TASK INSTRUCTIONS: Take the data below and write out exactly the lines from the one with "Continue the Blender" through the one with "t = m.remap(edge, 0.104, 0.119, smooth=False)"; omit every other line.

DATA SUPPLIED:
::::
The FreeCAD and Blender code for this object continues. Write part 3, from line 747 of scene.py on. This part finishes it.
::::
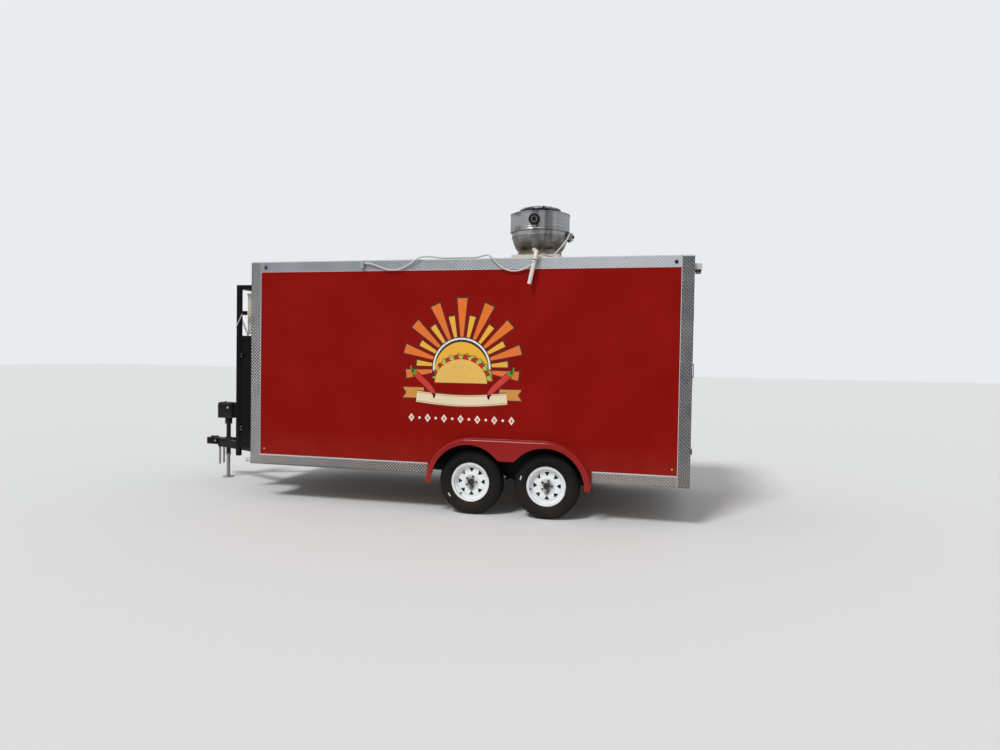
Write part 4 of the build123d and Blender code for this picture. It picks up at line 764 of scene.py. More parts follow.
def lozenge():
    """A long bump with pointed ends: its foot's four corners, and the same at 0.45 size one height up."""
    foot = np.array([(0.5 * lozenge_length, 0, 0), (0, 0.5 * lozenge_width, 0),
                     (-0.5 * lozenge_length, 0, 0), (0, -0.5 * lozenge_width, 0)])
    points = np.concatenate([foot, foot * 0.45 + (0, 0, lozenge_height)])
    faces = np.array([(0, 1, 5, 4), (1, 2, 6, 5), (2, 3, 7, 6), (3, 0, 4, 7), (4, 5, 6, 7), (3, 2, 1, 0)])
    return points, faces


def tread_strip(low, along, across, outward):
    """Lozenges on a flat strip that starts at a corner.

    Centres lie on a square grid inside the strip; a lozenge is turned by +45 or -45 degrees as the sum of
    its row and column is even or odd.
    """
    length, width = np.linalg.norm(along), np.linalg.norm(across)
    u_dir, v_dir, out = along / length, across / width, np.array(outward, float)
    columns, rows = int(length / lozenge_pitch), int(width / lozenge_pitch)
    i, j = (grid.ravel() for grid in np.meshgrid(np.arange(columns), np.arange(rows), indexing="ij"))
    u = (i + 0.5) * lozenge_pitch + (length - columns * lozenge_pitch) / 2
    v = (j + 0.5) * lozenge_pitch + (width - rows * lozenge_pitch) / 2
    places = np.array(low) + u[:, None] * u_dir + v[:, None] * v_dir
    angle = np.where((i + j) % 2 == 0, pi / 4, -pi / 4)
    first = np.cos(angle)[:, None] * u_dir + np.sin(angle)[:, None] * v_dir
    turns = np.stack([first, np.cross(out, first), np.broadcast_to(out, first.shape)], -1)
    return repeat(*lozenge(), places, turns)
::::
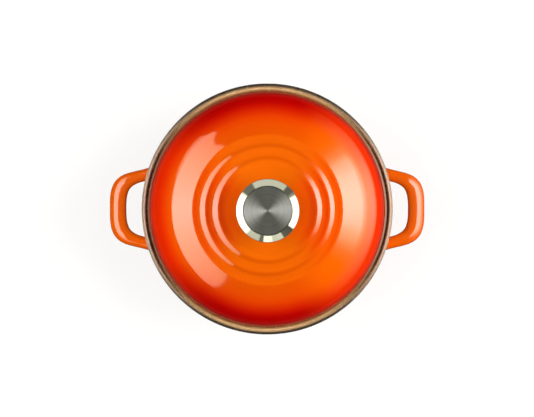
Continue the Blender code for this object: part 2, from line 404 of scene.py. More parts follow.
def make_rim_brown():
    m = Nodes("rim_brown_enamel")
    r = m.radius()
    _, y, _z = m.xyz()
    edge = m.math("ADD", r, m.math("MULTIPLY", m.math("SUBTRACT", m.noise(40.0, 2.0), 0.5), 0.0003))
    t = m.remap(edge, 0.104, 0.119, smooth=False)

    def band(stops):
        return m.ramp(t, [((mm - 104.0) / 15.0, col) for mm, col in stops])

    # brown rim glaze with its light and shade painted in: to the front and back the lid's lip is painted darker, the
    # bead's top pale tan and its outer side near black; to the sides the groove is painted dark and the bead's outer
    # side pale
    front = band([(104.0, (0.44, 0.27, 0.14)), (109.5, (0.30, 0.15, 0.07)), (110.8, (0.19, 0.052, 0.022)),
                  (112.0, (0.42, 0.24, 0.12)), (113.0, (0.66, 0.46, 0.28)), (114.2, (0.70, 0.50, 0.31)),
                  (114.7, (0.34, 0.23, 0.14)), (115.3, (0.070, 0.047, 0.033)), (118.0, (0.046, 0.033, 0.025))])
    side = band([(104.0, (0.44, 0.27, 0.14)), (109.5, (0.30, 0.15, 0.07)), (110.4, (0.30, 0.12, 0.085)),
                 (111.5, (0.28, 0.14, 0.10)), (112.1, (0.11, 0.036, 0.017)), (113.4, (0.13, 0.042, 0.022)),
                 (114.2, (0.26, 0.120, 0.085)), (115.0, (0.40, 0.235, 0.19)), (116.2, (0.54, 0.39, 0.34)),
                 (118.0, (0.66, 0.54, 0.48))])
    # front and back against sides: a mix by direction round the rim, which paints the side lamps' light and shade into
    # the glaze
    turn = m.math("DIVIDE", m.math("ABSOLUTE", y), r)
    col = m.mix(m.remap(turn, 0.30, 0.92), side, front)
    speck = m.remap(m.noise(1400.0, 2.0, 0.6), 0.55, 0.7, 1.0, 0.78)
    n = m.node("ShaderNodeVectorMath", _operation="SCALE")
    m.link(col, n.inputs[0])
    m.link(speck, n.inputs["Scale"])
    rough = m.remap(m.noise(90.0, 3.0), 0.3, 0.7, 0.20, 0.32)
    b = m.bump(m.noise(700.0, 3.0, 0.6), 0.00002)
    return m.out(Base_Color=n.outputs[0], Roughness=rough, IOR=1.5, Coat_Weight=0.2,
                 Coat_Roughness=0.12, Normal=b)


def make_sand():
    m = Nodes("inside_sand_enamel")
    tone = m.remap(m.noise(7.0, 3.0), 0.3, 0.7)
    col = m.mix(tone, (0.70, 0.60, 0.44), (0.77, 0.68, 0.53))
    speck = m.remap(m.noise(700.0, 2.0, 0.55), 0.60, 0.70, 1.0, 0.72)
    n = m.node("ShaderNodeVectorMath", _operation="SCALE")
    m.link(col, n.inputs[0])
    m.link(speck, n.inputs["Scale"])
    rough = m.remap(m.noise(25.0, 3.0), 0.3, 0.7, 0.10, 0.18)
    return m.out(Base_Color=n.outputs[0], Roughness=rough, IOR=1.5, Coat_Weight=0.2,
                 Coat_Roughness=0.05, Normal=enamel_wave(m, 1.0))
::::
RESULT BELOW:
Continue the Blender code for this object: part 2, from line 404 of scene.py. More parts follow.
def make_rim_brown():
    m = Nodes("rim_brown_enamel")
    r = m.radius()
    _, y, _z = m.xyz()
    edge = m.math("ADD", r, m.math("MULTIPLY", m.math("SUBTRACT", m.noise(40.0, 2.0), 0.5), 0.0003))
    t = m.remap(edge, 0.104, 0.119, smooth=False)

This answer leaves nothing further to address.